スキームの選択は売り手にとって、事業売却が成約できるか、また、適正価格の算定方法や実際の価格にも大きな影響を及ぼします。買い手にとって、スキームによって、会計処理や税金が異なってくるため、買い手自身も希望するスキームを持っていることがあります。

特に税金については、売り手の売却手取り額に、買い手の投資金額全体に大きく影響を及ぼす事項であるため、M&Aスキームを決定する前に必ず検討しておかなければなりません。事業売却のプロセスが一定進んでしまっていた後に多額の税金(法人税、消費税、その他税金)を支払うことが判明しても、M&Aは後戻りすることができません。

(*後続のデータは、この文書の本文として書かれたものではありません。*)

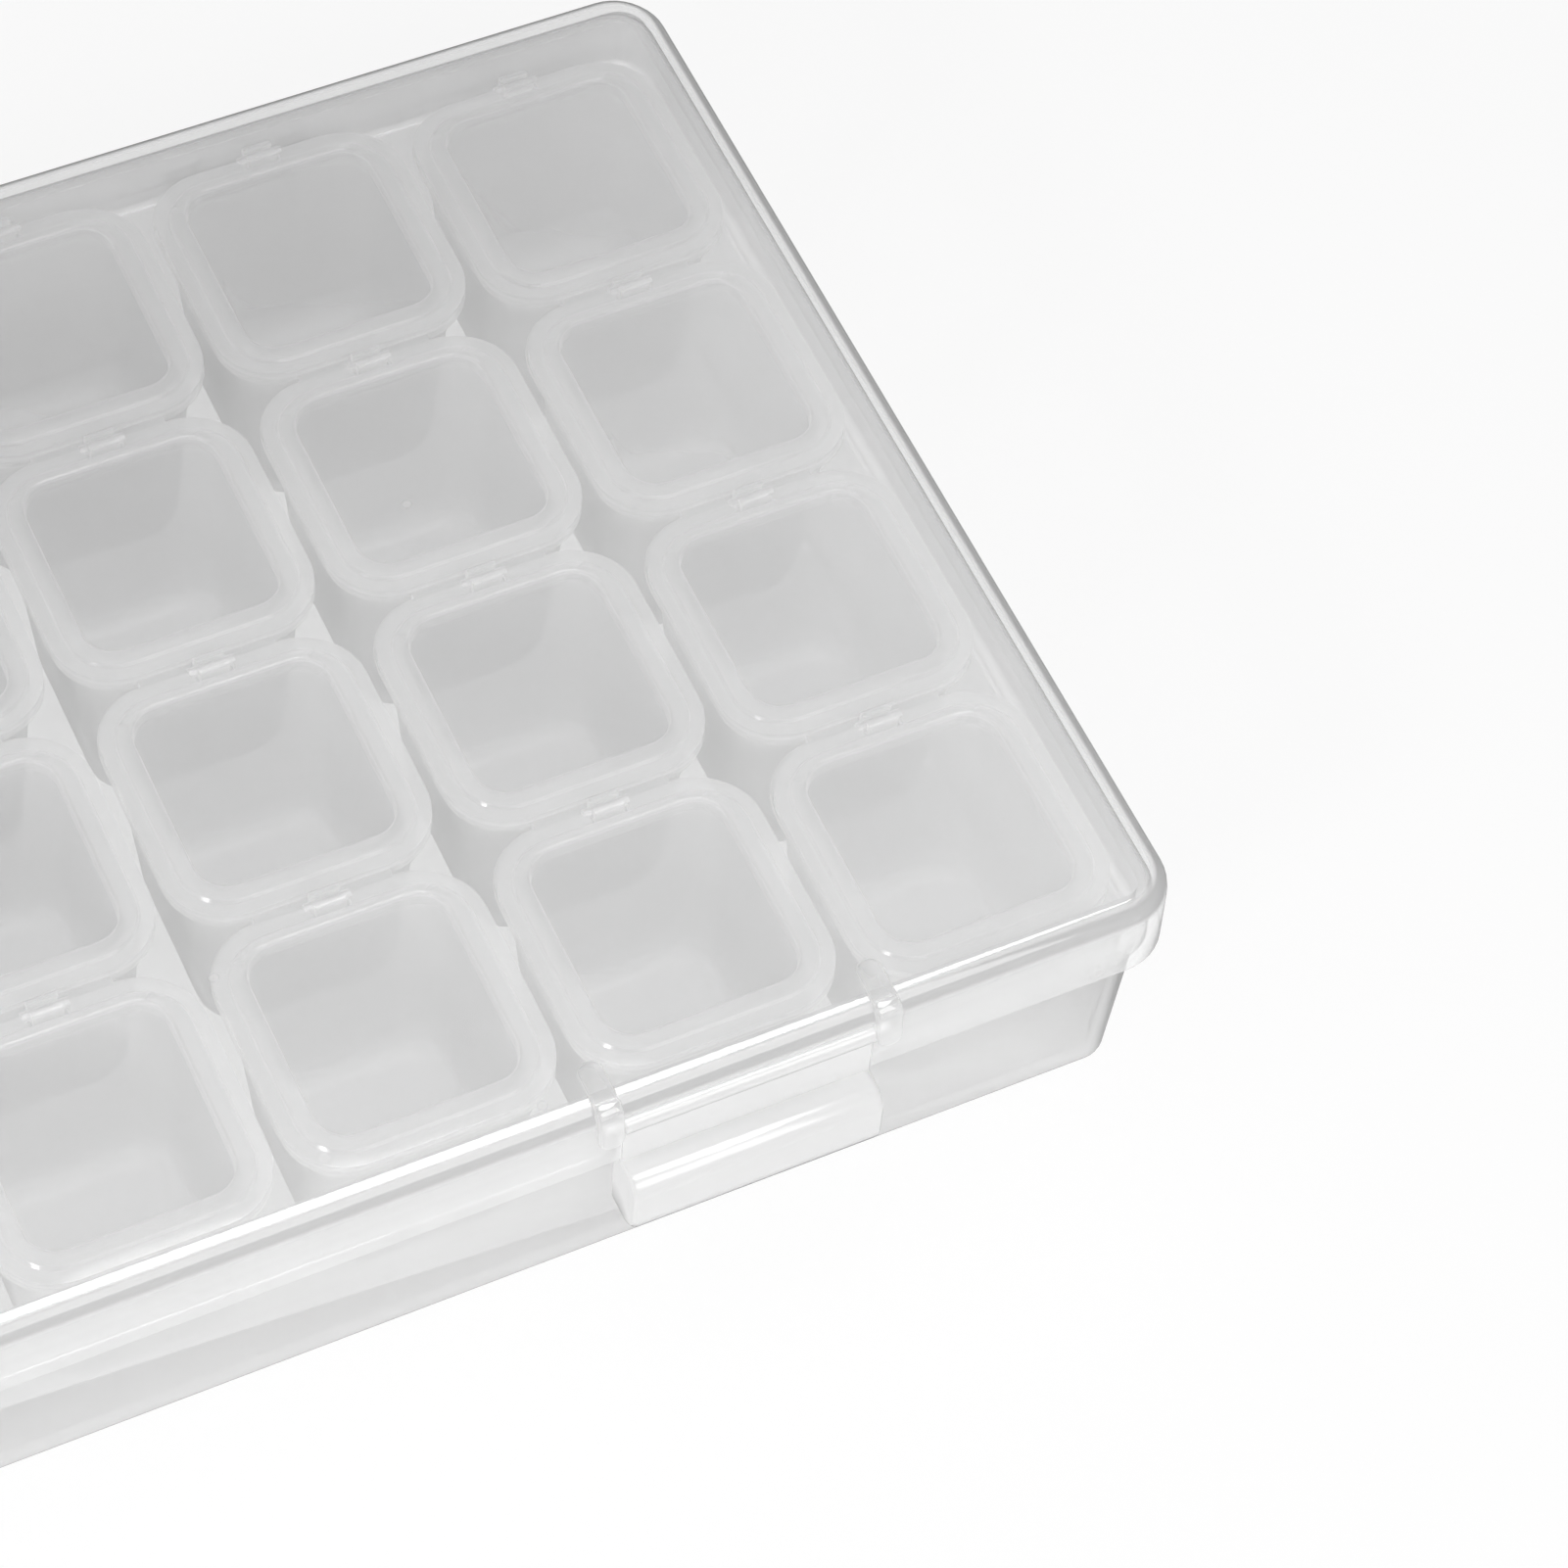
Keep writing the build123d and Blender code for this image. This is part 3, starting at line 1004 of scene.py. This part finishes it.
def makeFloor():
    clearSelection()
    bpy.ops.mesh.primitive_plane_add(size=studio["floorSize"], location=(0, 0, studio["floorLevel"]))
    floor = bpy.context.object
    floor.name = "floor"
    material = bpy.data.materials.new("pale floor")
    material.use_nodes = True
    tree = material.node_tree
    shader = tree.nodes["Principled BSDF"]
    shader.inputs["Base Color"].default_value = (*studio["floorColor"], 1)
    shader.inputs["Roughness"].default_value = studio["floorRough"]
    glow = tree.nodes.new("ShaderNodeEmission")
    share = calculate(tree, "MULTIPLY", seenRays(tree), studio["floorGlow"])
    mixed = blend(tree, share, shader.outputs[0], glow.outputs[0])
    tree.links.new(mixed, tree.nodes["Material Output"].inputs["Surface"])
    floor.data.materials.append(material)


def makePanel():
    # a wide panel above and behind, bright near the case and fading to dark at the back
    panel = studio["panel"]
    clearSelection()
    place = (0, panel["size"] / 2, panel["level"])
    bpy.ops.mesh.primitive_plane_add(size=panel["size"], location=place)
    sheet = bpy.context.object
    sheet.name = "light panel"
    bpy.ops.object.transform_apply(location=True, rotation=True, scale=True)
    sheet.rotation_euler.z = math.radians(panel["turn"])
    material = bpy.data.materials.new("light panel")
    material.use_nodes = True
    nodes, links = material.node_tree.nodes, material.node_tree.links
    nodes.remove(nodes["Principled BSDF"])
    glow = nodes.new("ShaderNodeEmission")
    places = nodes.new("ShaderNodeTexCoord")
    split = nodes.new("ShaderNodeSeparateXYZ")
    links.new(places.outputs["Object"], split.inputs[0])
    fade = nodes.new("ShaderNodeMapRange")
    fade.interpolation_type = "SMOOTHSTEP"
    fade.inputs["From Min"].default_value = panel["fadeTo"]
    fade.inputs["From Max"].default_value = panel["fadeFrom"]
    fade.inputs["To Max"].default_value = panel["glow"]
    links.new(split.outputs["Y"], fade.inputs["Value"])
    links.new(fade.outputs["Result"], glow.inputs["Strength"])
    links.new(glow.outputs[0], nodes["Material Output"].inputs["Surface"])
    sheet.data.materials.append(material)
    sheet.visible_camera = False


def makeSky():
    world = bpy.data.worlds.new("studio")
    bpy.context.scene.world = world
    world.use_nodes = True
    tree = world.node_tree
    background = tree.nodes["Background"]
    background.inputs["Color"].default_value = (1, 1, 1, 1)
    strength = ramp(tree, seenRays(tree), toRange=(studio["sky"], 1.0))
    tree.links.new(strength, background.inputs["Strength"])


def makeLamp(name, lamp):
    data = bpy.data.lights.new(name, "AREA")
    data.size = lamp["size"]
    data.energy = lamp["power"]
    holder = bpy.data.objects.new(name, data)
    bpy.context.scene.collection.objects.link(holder)
    holder.location = lamp["place"]
    holder.rotation_euler = (-Vector(lamp["place"])).to_track_quat("-Z", "Y").to_euler()
    holder.visible_camera = False
    holder.visible_diffuse = not lamp["gloss only"]
    holder.visible_transmission = not lamp["gloss only"]


def makeCamera():
    data = bpy.data.cameras.new("view")
    data.lens = view["lens"]
    data.sensor_width = view["sensor"]
    data.clip_start = view["clipStart"]
    camera = bpy.data.objects.new("view", data)
    bpy.context.scene.collection.objects.link(camera)
    camera.location = view["place"]
    camera.rotation_euler = [math.radians(a) for a in view["turn"]]
    bpy.context.scene.camera = camera


makeFloor()
makePanel()
makeSky()
for name, lamp in studio["lamps"].items():
    makeLamp(name, lamp)
makeCamera()
bpy.context.scene.view_settings.view_transform = "Standard"
print("studio ready")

各スキームの特徴をよく検討のうえ、アドバイザーを活用しながら慎重に決定する必要があります。実際にプロジェクトを進める際も、最終契約書の内容に法定記載事項が定められている場合などもあるため、弁護士、税理士などプロフェッショナルからのサービスをうまく活用し、自身に合ったスキームで事業売却を進めるようにしましょう。

まとめ

以上、事業売却の際に利用されるスキーム7つを網羅的に概要を解説してきました。事業売却の際に圧倒的によく使われるのは、業種・業界を問わず、「株式譲渡」と「事業譲渡」です。

M&Aマッチングサイトなどで目にする案件、M&A仲介会社から紹介される案件も株式譲渡や事業譲渡の場合が多い傾向にあります。

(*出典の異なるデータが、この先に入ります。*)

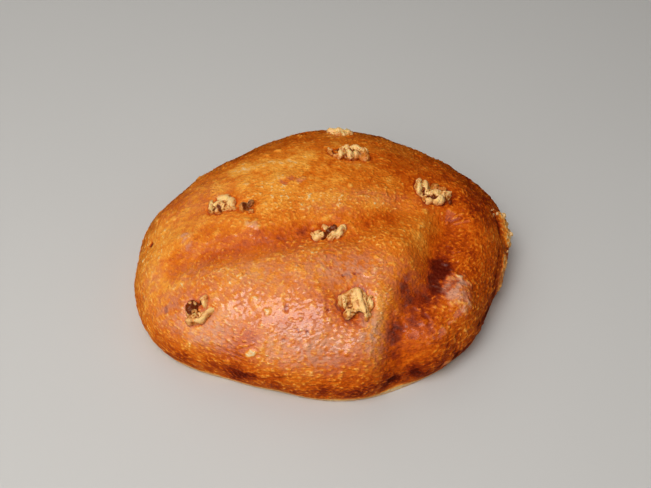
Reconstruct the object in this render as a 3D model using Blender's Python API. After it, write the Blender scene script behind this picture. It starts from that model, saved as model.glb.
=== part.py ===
"""Gata: a low, round loaf of sweet bread with pieces of walnut kernel pressed into its glazed crust.

Metres, +Z up. The loaf stands on z = 0 with its box centred on the Z axis, and its front is -Y.
Sizes below are in millimetres and degrees. Plan angles run anticlockwise from +X.
"""

import math
import random

import bmesh
import bpy
from mathutils import Matrix, Vector
from mathutils.bvhtree import BVHTree

MM = 0.001

# The loaf's smooth form.
LOAF_RADIUS = 74.6  # mean radius of the plan outline at the shoulder
LOAF_HEIGHT = 38.0  # smooth crown above the base
OUTLINE_WAVES = (  # (waves round the loaf, how far they push the outline out, angle of a crest)
    (2, 4.0, 24.5),
    (3, 1.4, 78.0),
    (4, 1.75, 17.0),
    (5, 1.1, 11.0),
    (6, 0.8, 32.0),
)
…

一方、会社分割など、組織再編行為の中にも事業譲渡と似たような効果を持つスキームもあります。それぞれのスキームのメリット・デメリットを顧問税理士やM&A仲介会社、FAなど、実績が豊富でM&Aに深い知見・ノウハウを有する専門家に確認をしながら、最適な事業売却のスキーム選択を行うようにしましょう。

各プロフェッショナルに相談する場合、手付金や成功報酬といった手数料が必要ですが、事業売却の成功確率を上げるためには、価値の高い投資と言えるでしょう。初回の相談は無料であることが多いので、まずは気軽に相談してみることから始めてみましょう。